#### Supplied data ####
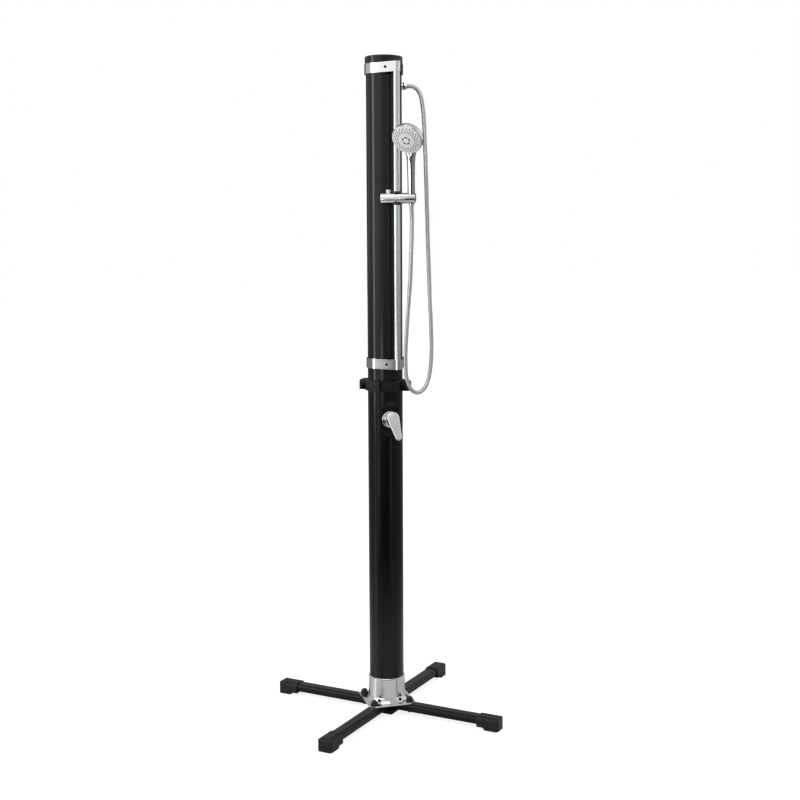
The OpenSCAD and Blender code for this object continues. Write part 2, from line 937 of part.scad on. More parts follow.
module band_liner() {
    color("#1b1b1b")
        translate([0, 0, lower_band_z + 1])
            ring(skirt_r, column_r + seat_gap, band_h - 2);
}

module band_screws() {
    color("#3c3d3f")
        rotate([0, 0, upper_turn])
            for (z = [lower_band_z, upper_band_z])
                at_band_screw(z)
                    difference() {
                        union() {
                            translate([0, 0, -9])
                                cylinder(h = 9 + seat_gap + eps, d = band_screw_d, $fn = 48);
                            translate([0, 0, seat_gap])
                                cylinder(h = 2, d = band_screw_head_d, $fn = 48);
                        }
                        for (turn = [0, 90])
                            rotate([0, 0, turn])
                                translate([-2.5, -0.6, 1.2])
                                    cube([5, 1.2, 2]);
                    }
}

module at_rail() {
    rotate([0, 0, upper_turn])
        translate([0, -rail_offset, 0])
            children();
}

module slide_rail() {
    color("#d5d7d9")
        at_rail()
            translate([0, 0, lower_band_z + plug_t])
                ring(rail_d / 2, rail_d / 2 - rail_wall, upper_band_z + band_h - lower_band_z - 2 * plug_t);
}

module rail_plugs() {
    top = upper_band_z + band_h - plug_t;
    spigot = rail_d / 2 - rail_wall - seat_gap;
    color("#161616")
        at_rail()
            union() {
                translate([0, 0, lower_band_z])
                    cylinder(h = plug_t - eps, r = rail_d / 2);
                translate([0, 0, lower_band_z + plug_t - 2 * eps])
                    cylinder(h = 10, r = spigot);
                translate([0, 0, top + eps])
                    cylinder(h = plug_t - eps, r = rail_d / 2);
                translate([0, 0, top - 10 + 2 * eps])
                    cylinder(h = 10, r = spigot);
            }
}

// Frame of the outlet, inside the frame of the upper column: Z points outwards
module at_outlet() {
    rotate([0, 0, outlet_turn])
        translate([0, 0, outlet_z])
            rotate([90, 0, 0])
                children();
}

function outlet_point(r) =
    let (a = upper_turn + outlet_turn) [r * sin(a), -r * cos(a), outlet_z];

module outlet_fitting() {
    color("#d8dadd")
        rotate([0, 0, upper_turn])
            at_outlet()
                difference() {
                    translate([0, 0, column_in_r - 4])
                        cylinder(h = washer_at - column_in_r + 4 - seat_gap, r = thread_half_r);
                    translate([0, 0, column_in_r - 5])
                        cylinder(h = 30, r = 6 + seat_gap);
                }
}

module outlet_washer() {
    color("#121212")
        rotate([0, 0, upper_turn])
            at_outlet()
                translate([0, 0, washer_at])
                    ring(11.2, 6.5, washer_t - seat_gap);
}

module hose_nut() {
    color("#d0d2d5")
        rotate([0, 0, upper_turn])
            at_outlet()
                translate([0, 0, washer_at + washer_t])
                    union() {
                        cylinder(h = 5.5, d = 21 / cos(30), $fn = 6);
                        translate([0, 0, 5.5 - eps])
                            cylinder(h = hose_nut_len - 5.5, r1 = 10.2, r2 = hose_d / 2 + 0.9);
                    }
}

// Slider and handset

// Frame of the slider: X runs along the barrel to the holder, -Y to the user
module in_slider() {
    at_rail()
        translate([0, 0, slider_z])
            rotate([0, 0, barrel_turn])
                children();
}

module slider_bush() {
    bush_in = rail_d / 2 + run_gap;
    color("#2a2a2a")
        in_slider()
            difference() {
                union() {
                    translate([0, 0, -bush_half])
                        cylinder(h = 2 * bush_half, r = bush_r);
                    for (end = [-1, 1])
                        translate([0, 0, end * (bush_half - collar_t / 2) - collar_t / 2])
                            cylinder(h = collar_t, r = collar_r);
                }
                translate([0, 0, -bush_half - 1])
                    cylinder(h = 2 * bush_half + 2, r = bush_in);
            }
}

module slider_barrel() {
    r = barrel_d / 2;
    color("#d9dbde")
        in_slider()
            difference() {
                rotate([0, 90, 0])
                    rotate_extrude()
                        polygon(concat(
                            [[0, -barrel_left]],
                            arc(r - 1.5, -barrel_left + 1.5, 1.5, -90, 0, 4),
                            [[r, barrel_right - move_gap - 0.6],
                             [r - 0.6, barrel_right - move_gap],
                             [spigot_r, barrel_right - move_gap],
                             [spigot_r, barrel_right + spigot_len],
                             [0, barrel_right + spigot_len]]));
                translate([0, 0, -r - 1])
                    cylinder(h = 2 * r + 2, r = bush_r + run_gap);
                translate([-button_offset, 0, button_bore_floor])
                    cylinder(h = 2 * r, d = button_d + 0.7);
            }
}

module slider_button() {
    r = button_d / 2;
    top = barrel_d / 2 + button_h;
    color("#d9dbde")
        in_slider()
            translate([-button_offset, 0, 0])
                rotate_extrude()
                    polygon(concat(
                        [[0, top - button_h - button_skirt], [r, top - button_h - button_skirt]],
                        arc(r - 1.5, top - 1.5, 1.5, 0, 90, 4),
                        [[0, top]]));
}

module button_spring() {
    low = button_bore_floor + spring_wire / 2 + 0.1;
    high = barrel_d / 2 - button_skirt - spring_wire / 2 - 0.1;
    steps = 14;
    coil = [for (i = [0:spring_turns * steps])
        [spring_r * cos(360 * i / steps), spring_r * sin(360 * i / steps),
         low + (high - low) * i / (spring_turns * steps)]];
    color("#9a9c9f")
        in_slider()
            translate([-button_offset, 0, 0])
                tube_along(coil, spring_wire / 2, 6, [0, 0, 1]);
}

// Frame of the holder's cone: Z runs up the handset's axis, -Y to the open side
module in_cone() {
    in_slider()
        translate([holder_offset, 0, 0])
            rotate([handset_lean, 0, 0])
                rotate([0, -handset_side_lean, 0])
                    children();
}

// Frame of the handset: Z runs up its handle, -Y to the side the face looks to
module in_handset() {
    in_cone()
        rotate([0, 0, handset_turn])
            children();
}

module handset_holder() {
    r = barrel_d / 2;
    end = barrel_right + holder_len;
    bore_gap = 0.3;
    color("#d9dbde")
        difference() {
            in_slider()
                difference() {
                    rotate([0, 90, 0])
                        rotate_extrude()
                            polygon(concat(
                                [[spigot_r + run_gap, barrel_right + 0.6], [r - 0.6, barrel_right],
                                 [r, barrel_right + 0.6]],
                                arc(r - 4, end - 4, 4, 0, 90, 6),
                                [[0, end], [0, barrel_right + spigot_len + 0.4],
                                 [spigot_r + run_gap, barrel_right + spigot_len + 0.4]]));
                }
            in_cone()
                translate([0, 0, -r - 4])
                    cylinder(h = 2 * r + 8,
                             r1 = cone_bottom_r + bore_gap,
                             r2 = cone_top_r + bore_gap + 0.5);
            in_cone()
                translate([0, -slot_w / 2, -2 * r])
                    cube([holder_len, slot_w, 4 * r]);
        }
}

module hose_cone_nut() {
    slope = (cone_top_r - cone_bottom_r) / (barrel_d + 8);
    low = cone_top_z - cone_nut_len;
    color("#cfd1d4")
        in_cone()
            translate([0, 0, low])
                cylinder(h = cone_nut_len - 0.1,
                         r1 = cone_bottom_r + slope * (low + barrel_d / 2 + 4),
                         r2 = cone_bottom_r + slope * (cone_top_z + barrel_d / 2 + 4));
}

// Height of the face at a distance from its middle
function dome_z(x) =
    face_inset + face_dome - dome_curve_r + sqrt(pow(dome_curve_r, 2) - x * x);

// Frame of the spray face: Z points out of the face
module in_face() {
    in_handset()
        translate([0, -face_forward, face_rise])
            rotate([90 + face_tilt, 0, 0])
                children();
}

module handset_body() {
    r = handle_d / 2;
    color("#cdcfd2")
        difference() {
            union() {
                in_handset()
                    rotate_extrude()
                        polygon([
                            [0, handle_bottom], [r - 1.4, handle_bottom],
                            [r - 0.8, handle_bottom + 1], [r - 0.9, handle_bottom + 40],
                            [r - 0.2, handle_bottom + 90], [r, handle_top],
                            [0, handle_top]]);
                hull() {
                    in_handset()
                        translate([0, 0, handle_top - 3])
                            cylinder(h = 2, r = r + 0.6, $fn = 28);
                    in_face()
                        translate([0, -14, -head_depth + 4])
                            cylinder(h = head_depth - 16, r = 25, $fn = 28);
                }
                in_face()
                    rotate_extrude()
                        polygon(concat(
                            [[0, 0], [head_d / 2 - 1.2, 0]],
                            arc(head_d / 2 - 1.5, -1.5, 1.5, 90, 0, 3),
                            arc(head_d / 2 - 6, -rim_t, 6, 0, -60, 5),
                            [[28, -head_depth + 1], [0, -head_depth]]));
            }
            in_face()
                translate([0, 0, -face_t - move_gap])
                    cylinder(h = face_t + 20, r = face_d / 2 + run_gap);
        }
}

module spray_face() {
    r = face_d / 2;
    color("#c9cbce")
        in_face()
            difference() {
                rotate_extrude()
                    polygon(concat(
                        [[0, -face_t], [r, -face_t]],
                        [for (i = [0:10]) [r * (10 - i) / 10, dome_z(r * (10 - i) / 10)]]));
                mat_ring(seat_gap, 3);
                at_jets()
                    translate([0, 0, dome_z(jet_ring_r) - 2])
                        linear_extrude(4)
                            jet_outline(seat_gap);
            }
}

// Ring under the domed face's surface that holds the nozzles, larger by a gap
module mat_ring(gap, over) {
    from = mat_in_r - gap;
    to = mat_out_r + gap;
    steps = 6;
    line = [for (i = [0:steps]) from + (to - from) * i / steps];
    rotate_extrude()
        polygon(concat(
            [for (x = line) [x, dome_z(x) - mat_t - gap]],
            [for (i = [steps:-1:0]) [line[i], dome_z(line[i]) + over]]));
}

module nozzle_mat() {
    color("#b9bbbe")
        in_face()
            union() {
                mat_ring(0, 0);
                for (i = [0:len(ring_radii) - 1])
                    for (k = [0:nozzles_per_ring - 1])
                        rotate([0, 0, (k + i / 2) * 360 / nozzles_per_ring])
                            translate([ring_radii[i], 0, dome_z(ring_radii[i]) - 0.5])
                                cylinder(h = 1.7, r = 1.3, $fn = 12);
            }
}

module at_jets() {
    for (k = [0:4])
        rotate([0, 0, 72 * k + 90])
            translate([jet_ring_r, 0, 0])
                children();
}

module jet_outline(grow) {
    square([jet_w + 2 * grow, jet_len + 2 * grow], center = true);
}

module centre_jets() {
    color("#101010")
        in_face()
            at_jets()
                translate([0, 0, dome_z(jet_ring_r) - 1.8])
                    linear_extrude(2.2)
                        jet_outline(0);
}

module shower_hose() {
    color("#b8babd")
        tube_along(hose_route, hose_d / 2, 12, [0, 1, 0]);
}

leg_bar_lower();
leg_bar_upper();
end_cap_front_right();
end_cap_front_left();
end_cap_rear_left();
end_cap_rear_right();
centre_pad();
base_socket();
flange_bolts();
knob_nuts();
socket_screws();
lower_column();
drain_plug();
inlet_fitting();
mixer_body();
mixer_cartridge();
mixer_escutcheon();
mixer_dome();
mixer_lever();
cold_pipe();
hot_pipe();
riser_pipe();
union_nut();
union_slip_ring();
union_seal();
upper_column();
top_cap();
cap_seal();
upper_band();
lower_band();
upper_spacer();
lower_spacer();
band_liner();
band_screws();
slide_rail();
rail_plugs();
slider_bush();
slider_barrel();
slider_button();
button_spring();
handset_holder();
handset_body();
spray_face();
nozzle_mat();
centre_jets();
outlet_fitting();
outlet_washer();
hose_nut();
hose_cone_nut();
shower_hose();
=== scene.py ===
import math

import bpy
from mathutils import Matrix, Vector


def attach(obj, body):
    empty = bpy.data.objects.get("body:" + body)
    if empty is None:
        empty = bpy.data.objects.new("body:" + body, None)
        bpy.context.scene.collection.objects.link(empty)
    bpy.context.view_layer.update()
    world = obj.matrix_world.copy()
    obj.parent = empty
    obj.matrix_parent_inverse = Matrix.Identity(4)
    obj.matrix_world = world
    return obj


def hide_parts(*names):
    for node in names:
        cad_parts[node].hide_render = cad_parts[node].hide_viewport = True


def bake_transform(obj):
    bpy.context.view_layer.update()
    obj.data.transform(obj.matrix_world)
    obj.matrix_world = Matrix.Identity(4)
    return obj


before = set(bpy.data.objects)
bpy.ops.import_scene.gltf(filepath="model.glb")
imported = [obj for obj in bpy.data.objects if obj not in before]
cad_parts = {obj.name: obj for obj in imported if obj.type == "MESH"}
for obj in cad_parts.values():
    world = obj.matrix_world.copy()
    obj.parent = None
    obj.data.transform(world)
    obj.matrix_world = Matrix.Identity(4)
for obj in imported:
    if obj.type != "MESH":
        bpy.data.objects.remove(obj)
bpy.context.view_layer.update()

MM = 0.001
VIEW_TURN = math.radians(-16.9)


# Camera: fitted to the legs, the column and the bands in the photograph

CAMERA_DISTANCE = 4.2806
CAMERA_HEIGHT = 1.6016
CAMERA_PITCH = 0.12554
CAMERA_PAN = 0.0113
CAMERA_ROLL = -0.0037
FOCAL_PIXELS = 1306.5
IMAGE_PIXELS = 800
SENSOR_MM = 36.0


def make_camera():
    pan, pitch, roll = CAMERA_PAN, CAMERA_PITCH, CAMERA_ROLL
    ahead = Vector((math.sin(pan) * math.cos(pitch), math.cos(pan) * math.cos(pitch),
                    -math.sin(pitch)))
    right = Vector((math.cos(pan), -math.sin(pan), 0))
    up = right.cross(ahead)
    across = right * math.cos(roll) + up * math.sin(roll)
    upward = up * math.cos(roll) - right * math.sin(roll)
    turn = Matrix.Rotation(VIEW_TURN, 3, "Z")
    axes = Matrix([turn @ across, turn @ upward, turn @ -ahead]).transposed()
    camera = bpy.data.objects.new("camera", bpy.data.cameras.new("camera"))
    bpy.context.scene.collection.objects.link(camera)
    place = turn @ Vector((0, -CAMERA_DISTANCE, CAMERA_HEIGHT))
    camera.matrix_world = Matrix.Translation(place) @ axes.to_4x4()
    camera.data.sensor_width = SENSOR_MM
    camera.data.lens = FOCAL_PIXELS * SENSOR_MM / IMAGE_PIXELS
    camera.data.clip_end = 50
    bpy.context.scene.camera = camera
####
§ **Objective**:
Solely the line containing "mixer_dome();", the line containing "bpy.context.scene.collection.objects.link(empty)", and the lines between them are to be given again, exactly as written.

§ **Written reply**:
mixer_dome();
mixer_lever();
cold_pipe();
hot_pipe();
riser_pipe();
union_nut();
union_slip_ring();
union_seal();
upper_column();
top_cap();
cap_seal();
upper_band();
lower_band();
upper_spacer();
lower_spacer();
band_liner();
band_screws();
slide_rail();
rail_plugs();
slider_bush();
slider_barrel();
slider_button();
button_spring();
handset_holder();
handset_body();
spray_face();
nozzle_mat();
centre_jets();
outlet_fitting();
outlet_washer();
hose_nut();
hose_cone_nut();
shower_hose();
=== scene.py ===
import math

import bpy
from mathutils import Matrix, Vector


def attach(obj, body):
    empty = bpy.data.objects.get("body:" + body)
    if empty is None:
        empty = bpy.data.objects.new("body:" + body, None)
        bpy.context.scene.collection.objects.link(empty)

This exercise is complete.